Auch ich bin während der Lektüre nachdenklich geworden. Muss ich wirklich jeden Moment mit meinen Kontakten in den sozialen Netzwerken teilen? Muss ich wirklich jedes Tor meiner Dortmunder Borussia mit einem “Jaaaaaaaa, Robert Lewandowski/Marco Reus/Mario Götze 1:0/2:0/3:0 #BVB” in die Weiten von Twitter posaunen? Muss ich jedes Mittagessen in der Kantine fotografieren und auf Instagram als #foodporn taggen? Und ist es wirklich relevant, meine Facebook-“Freunde” mit im real life im Prinzip irrelevanten Informationen (“An der Fleischtheke ist die Schlange soooo lang”) zuzumüllen?
20. Februar 2013 um 13:40
Du denkst ganz richtig nach.
Mir fällt immer auf, dass ich Nichtigkeiten, mit der ich meine reale (analoge) Umgebung niemals langweilen möchte, durchaus auf Twitter teilen kann.

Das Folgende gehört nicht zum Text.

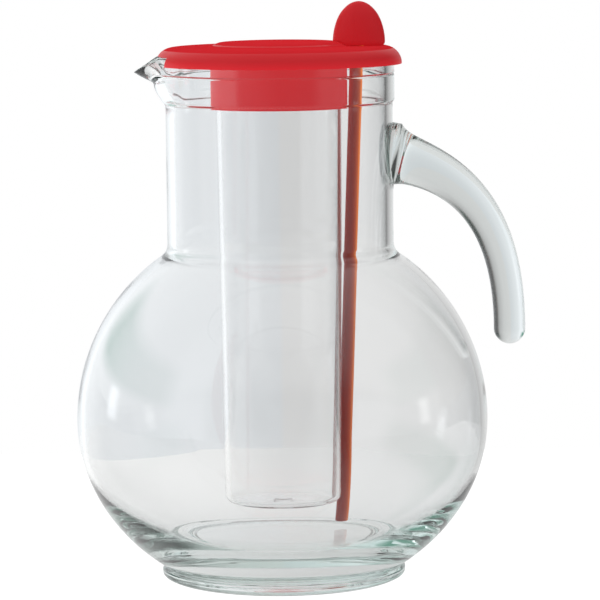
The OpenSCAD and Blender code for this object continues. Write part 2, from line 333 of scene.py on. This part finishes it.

Eigentlich muss man nicht als ins soziale Netz ausposaunen.
LG
Sabienes
26. Februar 2013 um 23:16
Wenn ich mir meine Timeline ansehen, faellt mir an mir selbst wenig auf, aber die taeglichen Mittagessenposter kenne ich auch… andererseits, vielleicht finden die es seltsam, dass ich ueber Buecher schreibe, also vielleicht doch alles je nach Sichtweise.
Interessant ist das Thema auf jeden Fall.